Satan is a deceiver (Revelation 12:9) and he has been deceiving humans since the Garden of Eden. He disguises himself as an angel of light (2 Corinthians 11:14). He is a master of deception, and if we depend only on our human senses to discern truth vs. lies, we will most certainly be led astray.
Just because something or someone sounds right, or feels right, or says the right things doesn’t mean it is right. What Isaac needed more than anything was the ability to see. He needed his eyes to be opened, so he could clearly discern between Jacob and Esau. We, too, need spiritual eyes to see the truth. We must have our eyes opened by the Spirit of God to understand and discern.
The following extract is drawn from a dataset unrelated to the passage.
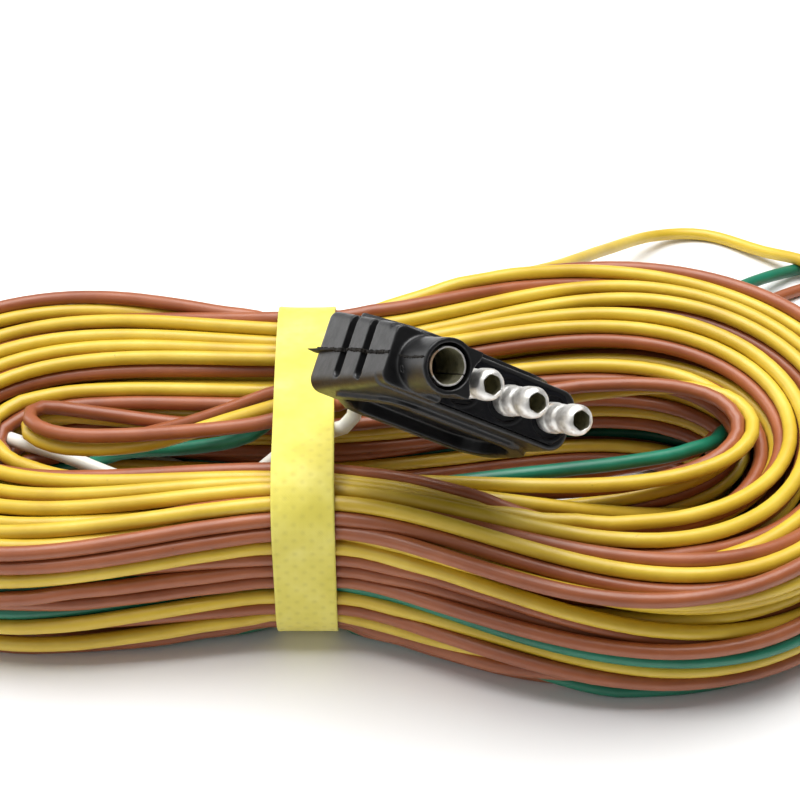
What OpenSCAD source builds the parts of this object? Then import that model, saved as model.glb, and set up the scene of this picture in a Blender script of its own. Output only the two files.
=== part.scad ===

How do we see? We ask God to enlighten our eyes, through His Word, and through the person of Jesus. Only God can give us spiritual sight that allows us to see through the deceptive lies of the enemy, and the ungodly culture in which we live.
The precepts of the Lord are right, rejoicing the heart; The commandment of the Lord is pure, enlightening the eyes. (Psalm 19:8)
There was the true Light which, coming into the world, enlightens every man. He [Jesus] was in the world, and the world was made through Him, and the world did not know Him. (John 1:9-10)
And even if our gospel is veiled, it is veiled to those who are perishing, in whose case the god of this world has blinded the minds of the unbelieving so that they might not see the light of the gospel of the glory of Christ, who is the image of God. (2 Corinthians 4:3-4)
How do you know what is true? Are your eyes opened, or are you like Isaac, blind, and groping in the dark, being deceived by those you trust to tell you the truth?